Lewica Razem: Jesteśmy jednymi z najdłużej pracujących mieszkańców krajów uprzemysłowionych. Można to zmienić
- Jestem demokratycznym socjalistą, to trochę jeszcze na lewo od socjaldemokracji - powiedział w rozmowie "W cztery oczy" Jerzy Przystajko z Lewicy Razem.
- Od początku zostaliśmy okrzyknięci komunistami i radykałami, ale to jest problem tła, na którym występujemy, bo my w Polsce występujemy na naprawdę bardzo mocno przesuniętym w prawo tle i program socjaldemokratyczny w istocie, jawi się naszym, tzw liberalnym komentatorom, jako komunizm.

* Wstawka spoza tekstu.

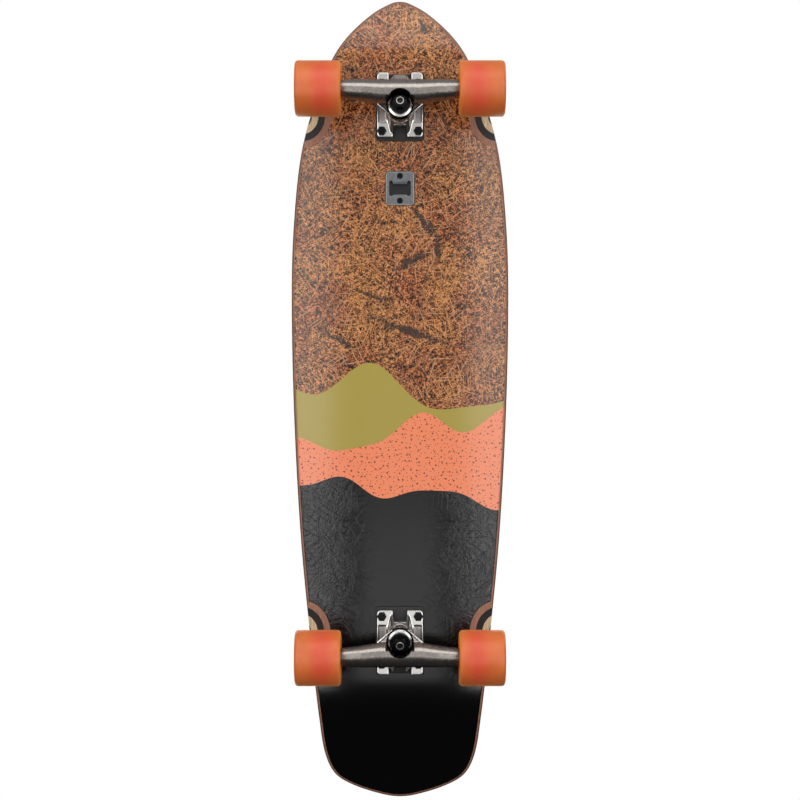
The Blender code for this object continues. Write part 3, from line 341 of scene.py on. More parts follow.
# Facets
WHEEL_STEPS = 144
HUB_STEPS = 64
PIN_STEPS = 64
BUSHING_STEPS = 96
BARREL_STEPS = 8
EDGE_STEPS = 4
WASHER_STEPS = 5
RACE_STEPS = 3
RING_STEPS = 96
BOLT_STEPS = 40
BAR_STEPS = 64
WELL_STEPS = 256
CORNER_STEPS = 8
SIDE_STEPS = 14
TIP_STEPS = 8
SMOOTH_ANGLE = math.radians(35)
EDGE_ANGLE = math.radians(40)
PLATE_EDGE_ANGLE = math.radians(50)
FLAT_ANGLE = 1e-4
WELD_DISTANCE = 1e-6
POLE_DISTANCE = 1e-5

# Worked out from the sizes above
DECK_UNDERSIDE = WHEEL_RADIUS + AXLE_DROP
DECK_TOP = DECK_UNDERSIDE + DECK_THICKNESS
GRIP_TOP = DECK_TOP + GAP + GRIP_THICKNESS
HALF_WIDTH = DECK_WIDTH / 2
HALF_LENGTH = DECK_LENGTH / 2
FRONT_TRUCK_Y = HALF_LENGTH - NOSE_TO_INNER_BOLTS + BOLT_SPACING_LONG / 2
REAR_TRUCK_Y = FRONT_TRUCK_Y - WHEELBASE - BOLT_SPACING_LONG
PLATE_INNER = -(BOLT_SPACING_LONG / 2 + PLATE_PAST_INNER_BOLTS)
PLATE_OUTER = BOLT_SPACING_LONG / 2 + PLATE_PAST_OUTER_BOLTS
RISER_OUTER = PLATE_OUTER + RISER_PAST_PLATE_OUTER
RISER_INNER = PLATE_INNER - RISER_PAST_PLATE_INNER
PLATE_TOP = -(GAP + RISER_THICKNESS + GAP)
PLATE_FACE = PLATE_TOP - PLATE_THICKNESS
NOSE_BEND_Y = FRONT_TRUCK_Y + RISER_OUTER + BEND_CLEARANCE
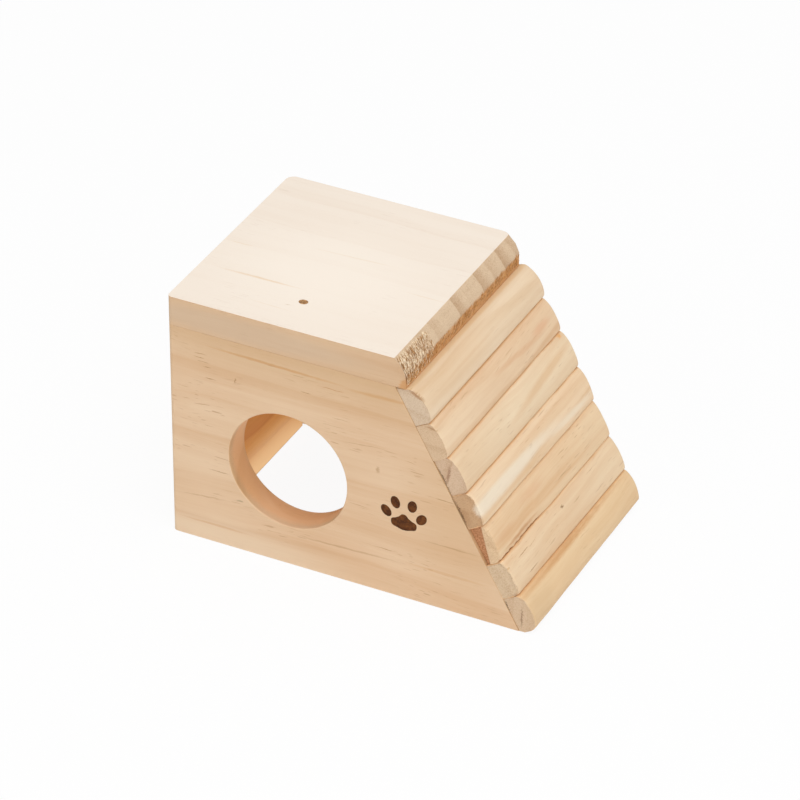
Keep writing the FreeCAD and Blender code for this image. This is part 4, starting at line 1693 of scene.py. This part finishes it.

Pytany o postulat skrócenia tygodniowego czasu pracy Jerzy Przystajko przypomniał, że w Polsce jest on jednym z najdłuższych w Europie. Można go racjonalnie skrócić.
- Czas pracy w Polsce nadal jest jednym z najdłuższych w krajach uprzemysłowionych. Wydłużanie czasu pracy pracowników, to jest obniżanie kosztu pracy jednocześnie. To jest poszukiwanie dodatkowych zysków, w jeszcze większej eksploatacji pracowników w tym samym, trochę mniej wydajnym reżimie. Chodzi o to, żeby firmy popchnąć w innowacje. Skrócenie tygodnia pracy to jest jeden z bodźców, który mógłby to osiągnąć.
Po pierwszych tygodniach prac Sejmu - w ocenie naszego gościa - prezentowane przez lewicę poglądy, są krytykowane zarówno przez prawicę, jak i liberałów. Dobrze jednak się stało, że do niższej izby parlamentu, wróciła wieloaspektowa dyskusja o programie dla Polski.
Gość Radia Opole potwierdził, że Lewica wystawi wspólnego kandydata na prezydenta, a decyzja w tej sprawie zapadnie w grudniu. Toczą się obecnie zakulisowe rozmowy i różne osoby są do tej roli przymierzane - konkludował na antenie Radia Opole Jerzy Przystajko.